# Binary

We operate on the decimal system – every digit is between `0` and `9`, and thus there are ten values, giving us the decimal system.

Binary is just the same way, only there are only two values: `0` and `1`.

You can represent numbers in precisely the same way in both systems.

Let’s examine the number `500`. How do we know what the value of `500` is? The right most digit, `0`, is the ones place. But what does ones really mean? It means whatever value is there, multiply it by `10^0` (ten to the power zero). Similarly, the tens place is `10^1`, the hundreds place is `10^2`, etc.

We take the values and add them up. So we get `5 * 10^2 + 0 * 10^1 + 0 ^ 10^0`, which adds up to be `500`.

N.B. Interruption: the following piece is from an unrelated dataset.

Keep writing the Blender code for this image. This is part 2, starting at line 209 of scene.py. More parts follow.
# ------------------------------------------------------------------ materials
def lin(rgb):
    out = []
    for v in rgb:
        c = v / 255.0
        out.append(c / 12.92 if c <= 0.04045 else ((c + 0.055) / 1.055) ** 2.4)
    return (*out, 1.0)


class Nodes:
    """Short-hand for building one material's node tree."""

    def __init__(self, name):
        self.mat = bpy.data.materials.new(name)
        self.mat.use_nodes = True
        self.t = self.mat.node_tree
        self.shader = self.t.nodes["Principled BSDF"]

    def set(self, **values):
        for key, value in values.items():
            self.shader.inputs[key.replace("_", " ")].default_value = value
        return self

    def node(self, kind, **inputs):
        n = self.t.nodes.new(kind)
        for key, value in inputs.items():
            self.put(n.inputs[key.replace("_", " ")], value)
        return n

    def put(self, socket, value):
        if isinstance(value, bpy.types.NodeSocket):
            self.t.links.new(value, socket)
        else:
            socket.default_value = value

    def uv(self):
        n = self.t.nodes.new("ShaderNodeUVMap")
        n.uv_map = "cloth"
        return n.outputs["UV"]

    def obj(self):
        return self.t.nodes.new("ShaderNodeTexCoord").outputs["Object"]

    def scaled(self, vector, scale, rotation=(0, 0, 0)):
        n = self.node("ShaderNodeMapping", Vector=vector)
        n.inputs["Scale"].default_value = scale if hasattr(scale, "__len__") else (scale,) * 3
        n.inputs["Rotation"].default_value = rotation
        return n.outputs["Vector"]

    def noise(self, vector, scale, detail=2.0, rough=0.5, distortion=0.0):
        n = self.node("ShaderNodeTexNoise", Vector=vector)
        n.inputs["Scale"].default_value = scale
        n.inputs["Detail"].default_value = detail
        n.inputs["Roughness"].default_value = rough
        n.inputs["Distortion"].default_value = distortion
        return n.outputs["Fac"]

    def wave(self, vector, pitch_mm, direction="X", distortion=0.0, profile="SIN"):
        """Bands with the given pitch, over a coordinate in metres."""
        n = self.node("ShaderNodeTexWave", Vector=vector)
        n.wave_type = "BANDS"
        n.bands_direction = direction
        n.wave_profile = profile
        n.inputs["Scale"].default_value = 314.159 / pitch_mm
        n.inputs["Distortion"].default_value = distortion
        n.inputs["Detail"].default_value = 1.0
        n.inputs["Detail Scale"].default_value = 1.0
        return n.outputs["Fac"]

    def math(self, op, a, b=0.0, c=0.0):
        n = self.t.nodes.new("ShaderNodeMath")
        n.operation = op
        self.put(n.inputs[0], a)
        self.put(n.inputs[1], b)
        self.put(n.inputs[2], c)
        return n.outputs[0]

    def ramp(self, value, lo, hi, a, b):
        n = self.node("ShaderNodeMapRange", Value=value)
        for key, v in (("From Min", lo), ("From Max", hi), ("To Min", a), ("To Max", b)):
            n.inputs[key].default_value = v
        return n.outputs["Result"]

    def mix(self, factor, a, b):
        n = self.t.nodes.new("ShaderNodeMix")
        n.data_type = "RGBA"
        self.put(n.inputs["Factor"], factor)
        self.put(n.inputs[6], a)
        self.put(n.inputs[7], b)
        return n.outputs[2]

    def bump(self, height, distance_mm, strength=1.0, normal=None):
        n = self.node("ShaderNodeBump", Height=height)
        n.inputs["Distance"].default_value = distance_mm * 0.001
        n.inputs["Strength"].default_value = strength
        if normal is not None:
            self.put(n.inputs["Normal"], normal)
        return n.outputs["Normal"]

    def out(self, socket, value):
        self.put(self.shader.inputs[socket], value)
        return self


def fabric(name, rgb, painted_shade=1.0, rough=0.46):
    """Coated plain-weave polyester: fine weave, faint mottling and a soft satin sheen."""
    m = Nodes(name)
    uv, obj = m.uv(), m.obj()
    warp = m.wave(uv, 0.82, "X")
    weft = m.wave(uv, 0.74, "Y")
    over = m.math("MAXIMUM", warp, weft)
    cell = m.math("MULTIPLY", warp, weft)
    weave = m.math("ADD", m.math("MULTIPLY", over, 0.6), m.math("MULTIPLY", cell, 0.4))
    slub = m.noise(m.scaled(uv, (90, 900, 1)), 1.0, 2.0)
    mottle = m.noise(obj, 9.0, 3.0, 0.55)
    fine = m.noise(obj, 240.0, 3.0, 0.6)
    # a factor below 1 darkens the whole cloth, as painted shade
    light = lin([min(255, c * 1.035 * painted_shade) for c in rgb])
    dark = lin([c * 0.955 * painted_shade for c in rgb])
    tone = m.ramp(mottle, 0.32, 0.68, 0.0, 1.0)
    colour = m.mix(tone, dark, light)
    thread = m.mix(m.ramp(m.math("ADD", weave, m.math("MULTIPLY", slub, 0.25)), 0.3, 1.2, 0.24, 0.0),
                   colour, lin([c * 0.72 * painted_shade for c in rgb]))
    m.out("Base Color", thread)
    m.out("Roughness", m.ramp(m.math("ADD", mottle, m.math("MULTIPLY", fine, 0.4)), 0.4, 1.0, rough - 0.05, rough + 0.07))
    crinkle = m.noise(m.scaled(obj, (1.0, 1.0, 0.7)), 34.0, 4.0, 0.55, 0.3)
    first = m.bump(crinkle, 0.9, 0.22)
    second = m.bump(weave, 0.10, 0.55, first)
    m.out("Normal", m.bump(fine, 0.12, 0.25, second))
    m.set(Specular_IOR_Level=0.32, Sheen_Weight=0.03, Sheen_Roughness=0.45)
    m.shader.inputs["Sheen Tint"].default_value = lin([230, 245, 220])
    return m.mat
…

Let’s look at a binary number now: `11011`. The process works the same way.

Let’s make a table.

power 2power digit value (digit * 2power)
0 1 1 1
1 2 1 2
2 4 0 0
3 8 1 8
4 16 1 16

So now we simply add up the `value` column: `1 + 2 + 0 + 8 + 16`, giving us our result `27`!

This is the same process for every single number in binary.

## Bitwise Operations

There are several bitwise operations you need to learn, and in fact you already know them with booleans! One way to think about this is that `1` is equivalent to `True` and `0` is `False`.

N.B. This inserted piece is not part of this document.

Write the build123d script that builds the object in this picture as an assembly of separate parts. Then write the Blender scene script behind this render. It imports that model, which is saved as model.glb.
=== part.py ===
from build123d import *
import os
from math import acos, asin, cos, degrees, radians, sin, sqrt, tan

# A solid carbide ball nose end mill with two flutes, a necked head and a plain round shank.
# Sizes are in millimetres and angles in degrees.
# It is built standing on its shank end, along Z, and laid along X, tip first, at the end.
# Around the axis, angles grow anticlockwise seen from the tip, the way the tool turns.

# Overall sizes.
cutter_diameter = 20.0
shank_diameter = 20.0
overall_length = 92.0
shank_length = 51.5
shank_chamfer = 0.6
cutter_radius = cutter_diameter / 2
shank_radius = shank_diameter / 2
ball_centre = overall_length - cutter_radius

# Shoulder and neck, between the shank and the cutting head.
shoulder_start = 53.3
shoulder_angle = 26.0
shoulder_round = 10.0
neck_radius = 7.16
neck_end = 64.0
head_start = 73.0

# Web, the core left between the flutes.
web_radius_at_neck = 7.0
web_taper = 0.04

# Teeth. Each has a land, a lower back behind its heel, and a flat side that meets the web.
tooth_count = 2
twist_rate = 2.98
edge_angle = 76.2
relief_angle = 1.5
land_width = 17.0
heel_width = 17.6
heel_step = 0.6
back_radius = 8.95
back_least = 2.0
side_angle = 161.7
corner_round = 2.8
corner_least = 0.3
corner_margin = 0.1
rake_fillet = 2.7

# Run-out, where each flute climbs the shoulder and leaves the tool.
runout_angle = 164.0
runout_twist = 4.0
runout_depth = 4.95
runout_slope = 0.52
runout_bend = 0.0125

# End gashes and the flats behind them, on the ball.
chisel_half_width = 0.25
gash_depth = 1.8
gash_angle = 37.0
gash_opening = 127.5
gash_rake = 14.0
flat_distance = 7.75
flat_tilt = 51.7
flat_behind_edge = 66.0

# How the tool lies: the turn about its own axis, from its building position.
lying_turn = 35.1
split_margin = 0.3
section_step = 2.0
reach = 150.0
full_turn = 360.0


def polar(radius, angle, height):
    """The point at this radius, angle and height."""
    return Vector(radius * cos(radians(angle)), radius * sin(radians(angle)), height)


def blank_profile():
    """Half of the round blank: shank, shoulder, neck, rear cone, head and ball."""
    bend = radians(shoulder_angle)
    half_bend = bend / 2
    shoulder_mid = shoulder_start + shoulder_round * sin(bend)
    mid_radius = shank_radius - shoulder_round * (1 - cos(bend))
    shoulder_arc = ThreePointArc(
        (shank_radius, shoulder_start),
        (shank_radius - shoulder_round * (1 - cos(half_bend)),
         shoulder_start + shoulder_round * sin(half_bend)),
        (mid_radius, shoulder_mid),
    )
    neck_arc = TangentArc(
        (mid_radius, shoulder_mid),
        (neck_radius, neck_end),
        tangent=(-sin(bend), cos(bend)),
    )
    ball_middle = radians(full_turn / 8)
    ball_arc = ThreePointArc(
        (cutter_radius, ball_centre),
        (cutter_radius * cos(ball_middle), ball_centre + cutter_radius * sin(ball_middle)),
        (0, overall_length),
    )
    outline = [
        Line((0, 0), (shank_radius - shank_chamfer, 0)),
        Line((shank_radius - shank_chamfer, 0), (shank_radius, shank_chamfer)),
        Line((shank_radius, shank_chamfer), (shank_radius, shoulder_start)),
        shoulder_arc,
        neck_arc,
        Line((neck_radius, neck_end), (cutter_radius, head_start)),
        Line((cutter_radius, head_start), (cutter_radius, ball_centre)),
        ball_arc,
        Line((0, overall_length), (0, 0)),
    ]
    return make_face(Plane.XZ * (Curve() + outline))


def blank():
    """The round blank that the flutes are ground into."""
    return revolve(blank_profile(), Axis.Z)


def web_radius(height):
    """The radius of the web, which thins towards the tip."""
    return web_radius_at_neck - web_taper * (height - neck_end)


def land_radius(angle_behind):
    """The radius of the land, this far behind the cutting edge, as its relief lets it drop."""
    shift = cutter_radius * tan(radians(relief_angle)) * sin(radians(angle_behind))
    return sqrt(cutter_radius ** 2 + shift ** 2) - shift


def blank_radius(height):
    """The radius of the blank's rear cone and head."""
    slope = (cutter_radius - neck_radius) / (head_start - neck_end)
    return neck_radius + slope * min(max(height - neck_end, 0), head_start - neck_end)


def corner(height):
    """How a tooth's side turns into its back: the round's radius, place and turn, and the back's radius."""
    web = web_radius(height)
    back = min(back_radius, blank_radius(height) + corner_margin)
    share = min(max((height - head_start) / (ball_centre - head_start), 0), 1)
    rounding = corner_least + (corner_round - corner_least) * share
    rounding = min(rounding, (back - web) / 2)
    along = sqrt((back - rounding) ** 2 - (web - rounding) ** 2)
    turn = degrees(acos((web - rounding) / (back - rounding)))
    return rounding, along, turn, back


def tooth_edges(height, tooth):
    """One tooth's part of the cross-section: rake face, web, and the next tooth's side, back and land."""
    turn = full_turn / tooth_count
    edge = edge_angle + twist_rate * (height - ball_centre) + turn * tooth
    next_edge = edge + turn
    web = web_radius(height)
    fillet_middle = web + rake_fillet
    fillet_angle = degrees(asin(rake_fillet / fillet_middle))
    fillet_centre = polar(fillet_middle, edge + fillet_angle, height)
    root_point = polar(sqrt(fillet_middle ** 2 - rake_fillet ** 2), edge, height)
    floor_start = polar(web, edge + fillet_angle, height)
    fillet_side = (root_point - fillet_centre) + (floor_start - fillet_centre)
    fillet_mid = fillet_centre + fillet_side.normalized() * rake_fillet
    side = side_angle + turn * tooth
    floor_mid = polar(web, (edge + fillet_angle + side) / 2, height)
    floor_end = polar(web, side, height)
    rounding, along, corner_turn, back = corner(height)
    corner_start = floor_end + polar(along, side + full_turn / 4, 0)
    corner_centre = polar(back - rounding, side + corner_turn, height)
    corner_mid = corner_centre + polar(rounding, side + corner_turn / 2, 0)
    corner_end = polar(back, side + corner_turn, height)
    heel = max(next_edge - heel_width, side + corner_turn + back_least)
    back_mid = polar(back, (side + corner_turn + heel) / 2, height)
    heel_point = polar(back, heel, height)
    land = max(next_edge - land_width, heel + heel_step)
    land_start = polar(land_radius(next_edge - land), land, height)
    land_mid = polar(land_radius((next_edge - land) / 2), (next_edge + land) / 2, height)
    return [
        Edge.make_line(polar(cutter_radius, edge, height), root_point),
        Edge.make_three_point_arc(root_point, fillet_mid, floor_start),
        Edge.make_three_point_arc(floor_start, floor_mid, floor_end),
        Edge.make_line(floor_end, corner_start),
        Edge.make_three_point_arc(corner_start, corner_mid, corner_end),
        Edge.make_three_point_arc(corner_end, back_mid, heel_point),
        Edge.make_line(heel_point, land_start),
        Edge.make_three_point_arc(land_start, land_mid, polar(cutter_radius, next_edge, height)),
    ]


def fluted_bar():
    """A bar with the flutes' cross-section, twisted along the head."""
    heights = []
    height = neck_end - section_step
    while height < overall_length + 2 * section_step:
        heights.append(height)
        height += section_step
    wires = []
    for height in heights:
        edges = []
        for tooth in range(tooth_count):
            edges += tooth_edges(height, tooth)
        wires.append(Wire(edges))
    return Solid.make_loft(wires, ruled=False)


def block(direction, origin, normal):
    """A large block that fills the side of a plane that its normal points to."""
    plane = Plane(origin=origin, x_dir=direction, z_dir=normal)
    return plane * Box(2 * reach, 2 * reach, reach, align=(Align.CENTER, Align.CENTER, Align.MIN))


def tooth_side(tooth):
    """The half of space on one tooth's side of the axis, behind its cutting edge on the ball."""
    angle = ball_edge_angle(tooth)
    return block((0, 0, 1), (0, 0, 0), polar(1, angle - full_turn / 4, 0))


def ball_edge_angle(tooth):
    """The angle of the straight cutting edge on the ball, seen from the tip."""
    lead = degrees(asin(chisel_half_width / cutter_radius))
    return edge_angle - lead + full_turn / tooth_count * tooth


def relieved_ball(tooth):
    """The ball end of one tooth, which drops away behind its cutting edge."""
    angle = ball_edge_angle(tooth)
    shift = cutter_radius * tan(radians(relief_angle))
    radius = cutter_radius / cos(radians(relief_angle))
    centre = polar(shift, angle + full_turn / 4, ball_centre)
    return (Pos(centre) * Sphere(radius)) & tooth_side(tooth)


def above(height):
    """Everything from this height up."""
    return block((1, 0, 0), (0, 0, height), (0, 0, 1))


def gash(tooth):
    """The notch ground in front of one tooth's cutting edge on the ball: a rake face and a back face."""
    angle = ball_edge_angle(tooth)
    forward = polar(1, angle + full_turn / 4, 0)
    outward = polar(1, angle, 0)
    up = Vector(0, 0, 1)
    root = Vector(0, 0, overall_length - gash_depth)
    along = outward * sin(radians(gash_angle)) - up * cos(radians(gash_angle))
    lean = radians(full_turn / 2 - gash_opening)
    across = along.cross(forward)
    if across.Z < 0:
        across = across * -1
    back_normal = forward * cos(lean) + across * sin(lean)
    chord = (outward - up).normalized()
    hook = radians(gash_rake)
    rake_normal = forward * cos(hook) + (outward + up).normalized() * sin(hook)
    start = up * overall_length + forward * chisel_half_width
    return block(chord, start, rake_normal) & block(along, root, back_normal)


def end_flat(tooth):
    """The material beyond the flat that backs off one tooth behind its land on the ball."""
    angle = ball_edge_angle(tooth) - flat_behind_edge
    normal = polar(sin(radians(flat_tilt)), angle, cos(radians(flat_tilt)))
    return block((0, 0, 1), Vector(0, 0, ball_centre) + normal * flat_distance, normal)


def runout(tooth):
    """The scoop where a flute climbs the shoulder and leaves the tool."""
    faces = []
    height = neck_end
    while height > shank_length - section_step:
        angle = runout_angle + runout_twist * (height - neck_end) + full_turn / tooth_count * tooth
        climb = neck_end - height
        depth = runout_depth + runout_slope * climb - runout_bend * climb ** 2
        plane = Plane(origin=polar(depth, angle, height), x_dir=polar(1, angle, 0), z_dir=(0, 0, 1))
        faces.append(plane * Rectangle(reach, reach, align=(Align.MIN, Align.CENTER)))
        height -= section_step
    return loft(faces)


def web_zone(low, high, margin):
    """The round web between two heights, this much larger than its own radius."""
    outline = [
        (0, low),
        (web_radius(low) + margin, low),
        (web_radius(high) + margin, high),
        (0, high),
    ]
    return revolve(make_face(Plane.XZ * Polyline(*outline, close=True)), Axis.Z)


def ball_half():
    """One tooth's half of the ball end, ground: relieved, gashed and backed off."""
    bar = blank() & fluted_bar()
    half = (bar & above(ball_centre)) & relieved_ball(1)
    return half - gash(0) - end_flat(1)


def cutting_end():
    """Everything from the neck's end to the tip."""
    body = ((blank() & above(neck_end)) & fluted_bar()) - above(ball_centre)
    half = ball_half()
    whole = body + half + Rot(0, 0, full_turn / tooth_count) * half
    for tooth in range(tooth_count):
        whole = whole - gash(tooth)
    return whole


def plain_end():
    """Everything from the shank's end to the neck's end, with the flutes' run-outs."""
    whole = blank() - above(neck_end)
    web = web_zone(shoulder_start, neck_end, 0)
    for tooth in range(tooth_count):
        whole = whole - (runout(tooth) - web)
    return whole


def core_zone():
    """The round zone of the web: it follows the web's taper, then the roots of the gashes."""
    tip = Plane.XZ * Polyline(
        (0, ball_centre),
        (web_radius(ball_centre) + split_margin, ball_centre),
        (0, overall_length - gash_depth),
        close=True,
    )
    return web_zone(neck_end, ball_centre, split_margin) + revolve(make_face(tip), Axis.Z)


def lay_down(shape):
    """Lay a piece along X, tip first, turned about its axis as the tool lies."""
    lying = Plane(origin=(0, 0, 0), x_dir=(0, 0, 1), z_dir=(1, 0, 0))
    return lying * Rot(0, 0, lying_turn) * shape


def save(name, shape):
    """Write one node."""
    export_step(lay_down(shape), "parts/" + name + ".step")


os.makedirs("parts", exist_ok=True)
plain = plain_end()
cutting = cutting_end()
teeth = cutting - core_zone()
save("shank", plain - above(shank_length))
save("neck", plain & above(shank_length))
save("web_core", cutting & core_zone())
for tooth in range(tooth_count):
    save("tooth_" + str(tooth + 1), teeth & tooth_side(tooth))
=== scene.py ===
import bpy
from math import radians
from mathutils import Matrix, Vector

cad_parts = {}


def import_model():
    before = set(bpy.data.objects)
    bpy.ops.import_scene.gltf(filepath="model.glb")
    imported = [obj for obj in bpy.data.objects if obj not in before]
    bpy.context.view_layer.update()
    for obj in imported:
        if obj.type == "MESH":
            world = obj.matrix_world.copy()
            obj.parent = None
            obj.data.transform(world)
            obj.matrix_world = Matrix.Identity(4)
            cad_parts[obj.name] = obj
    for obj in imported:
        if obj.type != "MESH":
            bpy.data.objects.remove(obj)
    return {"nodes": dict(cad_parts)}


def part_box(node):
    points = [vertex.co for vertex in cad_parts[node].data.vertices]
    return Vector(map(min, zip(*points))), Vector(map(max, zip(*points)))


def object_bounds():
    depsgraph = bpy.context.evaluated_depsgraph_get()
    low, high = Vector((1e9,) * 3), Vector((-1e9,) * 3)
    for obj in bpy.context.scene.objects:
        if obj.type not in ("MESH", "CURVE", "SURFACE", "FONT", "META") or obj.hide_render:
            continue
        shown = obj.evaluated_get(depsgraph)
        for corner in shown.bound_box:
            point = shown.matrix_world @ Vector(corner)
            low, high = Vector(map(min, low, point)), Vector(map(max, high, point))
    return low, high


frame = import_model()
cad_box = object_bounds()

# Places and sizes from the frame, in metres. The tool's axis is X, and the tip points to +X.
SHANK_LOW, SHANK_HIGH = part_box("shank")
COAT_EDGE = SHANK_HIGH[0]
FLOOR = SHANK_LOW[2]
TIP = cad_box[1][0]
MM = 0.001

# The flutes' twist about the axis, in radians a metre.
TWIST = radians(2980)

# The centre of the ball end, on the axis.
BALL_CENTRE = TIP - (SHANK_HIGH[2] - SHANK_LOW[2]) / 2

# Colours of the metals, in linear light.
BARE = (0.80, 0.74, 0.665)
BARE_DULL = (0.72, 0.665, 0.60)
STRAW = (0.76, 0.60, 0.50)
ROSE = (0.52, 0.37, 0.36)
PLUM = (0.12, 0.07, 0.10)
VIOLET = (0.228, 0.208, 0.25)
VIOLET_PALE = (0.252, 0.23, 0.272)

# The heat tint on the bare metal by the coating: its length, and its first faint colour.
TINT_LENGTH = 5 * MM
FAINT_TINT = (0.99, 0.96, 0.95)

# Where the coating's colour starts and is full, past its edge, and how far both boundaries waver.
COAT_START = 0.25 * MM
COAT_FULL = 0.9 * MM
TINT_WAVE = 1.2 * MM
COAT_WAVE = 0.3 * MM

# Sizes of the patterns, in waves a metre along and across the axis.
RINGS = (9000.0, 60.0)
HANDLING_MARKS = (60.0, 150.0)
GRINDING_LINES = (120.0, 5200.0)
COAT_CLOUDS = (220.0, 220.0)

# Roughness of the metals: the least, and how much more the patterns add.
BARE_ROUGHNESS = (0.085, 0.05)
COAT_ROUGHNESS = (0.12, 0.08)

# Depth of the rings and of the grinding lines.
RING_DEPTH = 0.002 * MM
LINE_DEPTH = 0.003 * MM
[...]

The way we define these is using truth tables. Truth tables have one column per input and one column for the output; as you can guess, every value either has to be True or False (or 0 or 1).

The most simple is `!`, which is the bitwise equivalent of `not`.

x ! x
0 1
1 0

`&` is the bitwise equivalent of `and`.

x y x & y
1 1 1
1 0 0
0 1 0
0 0 0

This is the exact same table for `and` if you replace the `1` with `True` and `0` with `False`.

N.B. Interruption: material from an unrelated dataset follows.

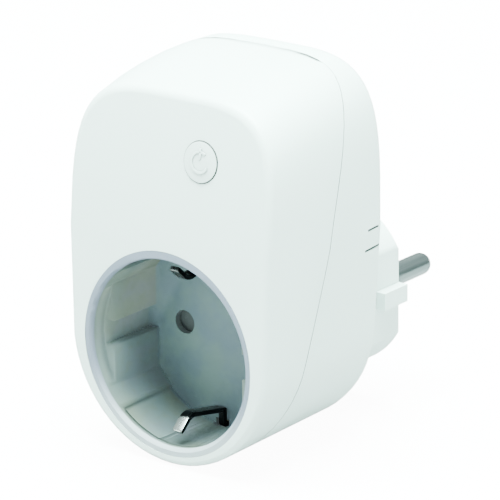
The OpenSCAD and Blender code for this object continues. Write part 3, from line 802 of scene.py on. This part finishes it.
def add_camera():
    back = Vector((
        math.sin(AZIMUTH) * math.cos(ELEVATION),
        -math.cos(AZIMUTH) * math.cos(ELEVATION),
        math.sin(ELEVATION),
    ))
    right = Vector((math.cos(AZIMUTH), math.sin(AZIMUTH), 0.0))
    up = back.cross(right)
    tilted_right = right * math.cos(ROLL) + up * math.sin(ROLL)
    tilted_up = up * math.cos(ROLL) - right * math.sin(ROLL)
    turn = Matrix((tilted_right, tilted_up, back)).transposed()
    data = bpy.data.cameras.new("camera")
    data.lens = LENS_MM
    data.sensor_width = 36.0
    data.clip_start = 0.01
    data.clip_end = 20.0
    camera = bpy.data.objects.new("camera", data)
    bpy.context.scene.collection.objects.link(camera)
    camera.rotation_mode = "QUATERNION"
    camera.location = AIM + back * DISTANCE
    camera.rotation_quaternion = turn.to_quaternion()
    bpy.context.scene.camera = camera


def add_floor():
    """A matt white sweep that glows where the lens sees it, as an over-lit studio floor does."""
    deselect_all()
    bpy.ops.mesh.primitive_plane_add(size=FLOOR_SIZE, location=(0.0, 0.0, cad_low.z - FLOOR_BELOW))
    floor = bpy.context.object
    floor.name = "floor"
    f = Finish("floor_white", Roughness=1.0, Base_Color=FLOOR_GREY, Emission_Strength=FLOOR_GLOW)
    seen = f.node("ShaderNodeLightPath", output="Is Camera Ray")
    f.set(Emission_Color=f.mix(seen, BLACK, WHITE))
    floor.data.materials.append(f.material)


def add_light(name, location, target, size, power):
    """A square soft box that faces its target."""
    data = bpy.data.lights.new(name, "AREA")
    data.shape = "SQUARE"
    data.size = size
    data.energy = power
    data.color = STUDIO_TINT
    lamp = bpy.data.objects.new(name, data)
    bpy.context.scene.collection.objects.link(lamp)
    lamp.location = location
    lamp.rotation_mode = "QUATERNION"
    lamp.rotation_quaternion = (Vector(target) - Vector(location)).to_track_quat("-Z", "Y")


def add_surround():
    """Even light from all round, and plain white where the lens sees past the floor."""
    world = bpy.data.worlds.new("studio")
    world.use_nodes = True
    studio = Tree(world.node_tree, "ShaderNodeOutputWorld")
    seen = studio.node("ShaderNodeLightPath", output="Is Camera Ray")
    light = {"Color": opaque(STUDIO_TINT), "Strength": SURROUND}
    ground = {"Color": WHITE, "Strength": FLOOR_GLOW}
    shaders = {
        0: seen,
        1: studio.node("ShaderNodeBackground", {}, light),
        2: studio.node("ShaderNodeBackground", {}, ground),
    }
    studio.feed(studio.surface, studio.node("ShaderNodeMixShader", {}, shaders))
    bpy.context.scene.world = world


add_camera()
add_floor()
add_light("overhead_box", (0.0, -0.10, 1.20), (0.0, -0.02, 0.0), 1.0, 250.0)
add_light("front_box", (-0.9, -1.5, 0.45), (0.0, -0.03, 0.01), 0.8, 20.0)
add_light("side_box", (1.6, -0.2, 0.5), (0.0, -0.03, 0.01), 0.8, 22.0)
add_surround()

`|` is the bitwise version of `or`.

x y x | y
1 1 1
1 0 1
0 1 1
0 0 0

Nothing new so far. Now we get to the new bitwise operations that we didn’t see for the booleans.

`xor` is exclusive or. Unlike the standard or function, `xor` is only true when just one of the inputs is true.

x y x ^ y
1 1 0
1 0 1
0 1 1
0 0 0

`nor` is simply a `not` in front of an `|`.

`nand` is a `!` in front of an `&`.

`xnor` is a `!` in front of an `^`.

Those are pretty much all of the major gates! As an exercise, see if you can write the truth tables for the last three gates that I showed you.

Here’s a question to see if you were paying attention: How many rows does a truth table have? (Assume the number of inputs is `n`.)

## Boolean Algebra

Boolean algebra uses these exact same gates to reduce complicated problems into simpler ones. At the heart of this is De Morgan’s Law. De Morgan’s law is quite simple: when you’re adding a not in front of a large boolean expression, flip the ors into ands (and vice versa) and add a not in front of each variable.

Let’s take an example.

`not((not A) or (not B))`

Hmm. Seems needlessly messy. Surely there must be a way to reduce this. Why not De Morgan’s law? The first part says to flip ors and ands. That leaves us with this.

`(not A) and (not B)`

Then we add a not to each of the elements, giving us the following:

`(not not A) and (not not B)`

But of course two `not`s in a row cancel out, leaving us with just `A and B`! Much easier.

## Practice Problems

Let’s get used to these new fangled notations and functions.

1. Convert `101101010111` to decimal.

2. Convert `101101010111` to binary. (I’m evil, it’s true.)

3. Simplify the following boolean expression: `not((True or False) and (True or False))`

4. Simplify the following boolean expression: `not(not(A XOR B) AND (B NAND A))`

5. Evaluate the following: `(1101101 XOR 0101000) NOR 1001101`

6. Evaluate the following: `(1101 OR 0011) AND (0011 XNOR 0010)`